--- Input for this task ---
--

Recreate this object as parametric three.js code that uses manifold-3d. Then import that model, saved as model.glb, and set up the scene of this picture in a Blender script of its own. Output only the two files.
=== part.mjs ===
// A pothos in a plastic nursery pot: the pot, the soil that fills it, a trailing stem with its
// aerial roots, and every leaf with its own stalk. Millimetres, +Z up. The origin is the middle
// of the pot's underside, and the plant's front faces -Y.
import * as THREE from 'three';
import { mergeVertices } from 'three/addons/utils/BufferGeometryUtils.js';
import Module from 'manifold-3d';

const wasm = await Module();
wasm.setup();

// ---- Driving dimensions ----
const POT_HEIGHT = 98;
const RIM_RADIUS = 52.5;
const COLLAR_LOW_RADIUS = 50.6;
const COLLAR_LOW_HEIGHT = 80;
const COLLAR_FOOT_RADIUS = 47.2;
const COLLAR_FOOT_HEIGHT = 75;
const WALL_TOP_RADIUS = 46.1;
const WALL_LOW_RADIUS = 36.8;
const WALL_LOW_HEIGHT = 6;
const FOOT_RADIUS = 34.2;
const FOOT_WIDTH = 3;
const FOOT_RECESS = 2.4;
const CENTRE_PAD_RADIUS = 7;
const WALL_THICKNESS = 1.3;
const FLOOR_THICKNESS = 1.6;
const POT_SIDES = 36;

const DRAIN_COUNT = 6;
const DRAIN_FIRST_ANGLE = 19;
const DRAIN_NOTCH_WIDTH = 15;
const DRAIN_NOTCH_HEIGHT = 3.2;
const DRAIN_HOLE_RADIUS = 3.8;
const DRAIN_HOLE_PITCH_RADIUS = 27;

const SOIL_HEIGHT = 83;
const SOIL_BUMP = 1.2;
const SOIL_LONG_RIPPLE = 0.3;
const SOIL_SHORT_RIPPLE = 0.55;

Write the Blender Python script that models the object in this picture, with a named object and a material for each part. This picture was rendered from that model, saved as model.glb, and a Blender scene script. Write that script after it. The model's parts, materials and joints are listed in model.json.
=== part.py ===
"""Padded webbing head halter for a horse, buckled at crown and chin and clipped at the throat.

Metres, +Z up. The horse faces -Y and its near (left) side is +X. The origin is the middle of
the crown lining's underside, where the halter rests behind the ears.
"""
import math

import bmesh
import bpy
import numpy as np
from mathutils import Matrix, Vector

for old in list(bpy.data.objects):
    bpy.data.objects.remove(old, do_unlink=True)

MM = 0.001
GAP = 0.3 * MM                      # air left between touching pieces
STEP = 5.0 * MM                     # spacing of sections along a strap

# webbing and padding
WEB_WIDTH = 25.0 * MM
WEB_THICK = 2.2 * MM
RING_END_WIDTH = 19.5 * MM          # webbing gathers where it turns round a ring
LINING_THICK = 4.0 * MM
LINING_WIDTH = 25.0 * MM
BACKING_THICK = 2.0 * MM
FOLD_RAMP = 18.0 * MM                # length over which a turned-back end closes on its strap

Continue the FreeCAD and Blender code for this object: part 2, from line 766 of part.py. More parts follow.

--

From the listing above, extract every line exactly as it stands.

--- Exercise answer ---
Recreate this object as parametric three.js code that uses manifold-3d. Then import that model, saved as model.glb, and set up the scene of this picture in a Blender script of its own. Output only the two files.
=== part.mjs ===
// A pothos in a plastic nursery pot: the pot, the soil that fills it, a trailing stem with its
// aerial roots, and every leaf with its own stalk. Millimetres, +Z up. The origin is the middle
// of the pot's underside, and the plant's front faces -Y.
import * as THREE from 'three';
import { mergeVertices } from 'three/addons/utils/BufferGeometryUtils.js';
import Module from 'manifold-3d';

const wasm = await Module();
wasm.setup();

// ---- Driving dimensions ----
const POT_HEIGHT = 98;
const RIM_RADIUS = 52.5;
const COLLAR_LOW_RADIUS = 50.6;
const COLLAR_LOW_HEIGHT = 80;
const COLLAR_FOOT_RADIUS = 47.2;
const COLLAR_FOOT_HEIGHT = 75;
const WALL_TOP_RADIUS = 46.1;
const WALL_LOW_RADIUS = 36.8;
const WALL_LOW_HEIGHT = 6;
const FOOT_RADIUS = 34.2;
const FOOT_WIDTH = 3;
const FOOT_RECESS = 2.4;
const CENTRE_PAD_RADIUS = 7;
const WALL_THICKNESS = 1.3;
const FLOOR_THICKNESS = 1.6;
const POT_SIDES = 36;

const DRAIN_COUNT = 6;
const DRAIN_FIRST_ANGLE = 19;
const DRAIN_NOTCH_WIDTH = 15;
const DRAIN_NOTCH_HEIGHT = 3.2;
const DRAIN_HOLE_RADIUS = 3.8;
const DRAIN_HOLE_PITCH_RADIUS = 27;

const SOIL_HEIGHT = 83;
const SOIL_BUMP = 1.2;
const SOIL_LONG_RIPPLE = 0.3;
const SOIL_SHORT_RIPPLE = 0.55;

Write the Blender Python script that models the object in this picture, with a named object and a material for each part. This picture was rendered from that model, saved as model.glb, and a Blender scene script. Write that script after it. The model's parts, materials and joints are listed in model.json.
=== part.py ===
"""Padded webbing head halter for a horse, buckled at crown and chin and clipped at the throat.

Metres, +Z up. The horse faces -Y and its near (left) side is +X. The origin is the middle of
the crown lining's underside, where the halter rests behind the ears.
"""
import math

import bmesh
import bpy
import numpy as np
from mathutils import Matrix, Vector

for old in list(bpy.data.objects):
    bpy.data.objects.remove(old, do_unlink=True)

MM = 0.001
GAP = 0.3 * MM                      # air left between touching pieces
STEP = 5.0 * MM                     # spacing of sections along a strap

# webbing and padding
WEB_WIDTH = 25.0 * MM
WEB_THICK = 2.2 * MM
RING_END_WIDTH = 19.5 * MM          # webbing gathers where it turns round a ring
LINING_THICK = 4.0 * MM
LINING_WIDTH = 25.0 * MM
BACKING_THICK = 2.0 * MM
FOLD_RAMP = 18.0 * MM                # length over which a turned-back end closes on its strap

Continue the FreeCAD and Blender code for this object: part 2, from line 766 of part.py. More parts follow.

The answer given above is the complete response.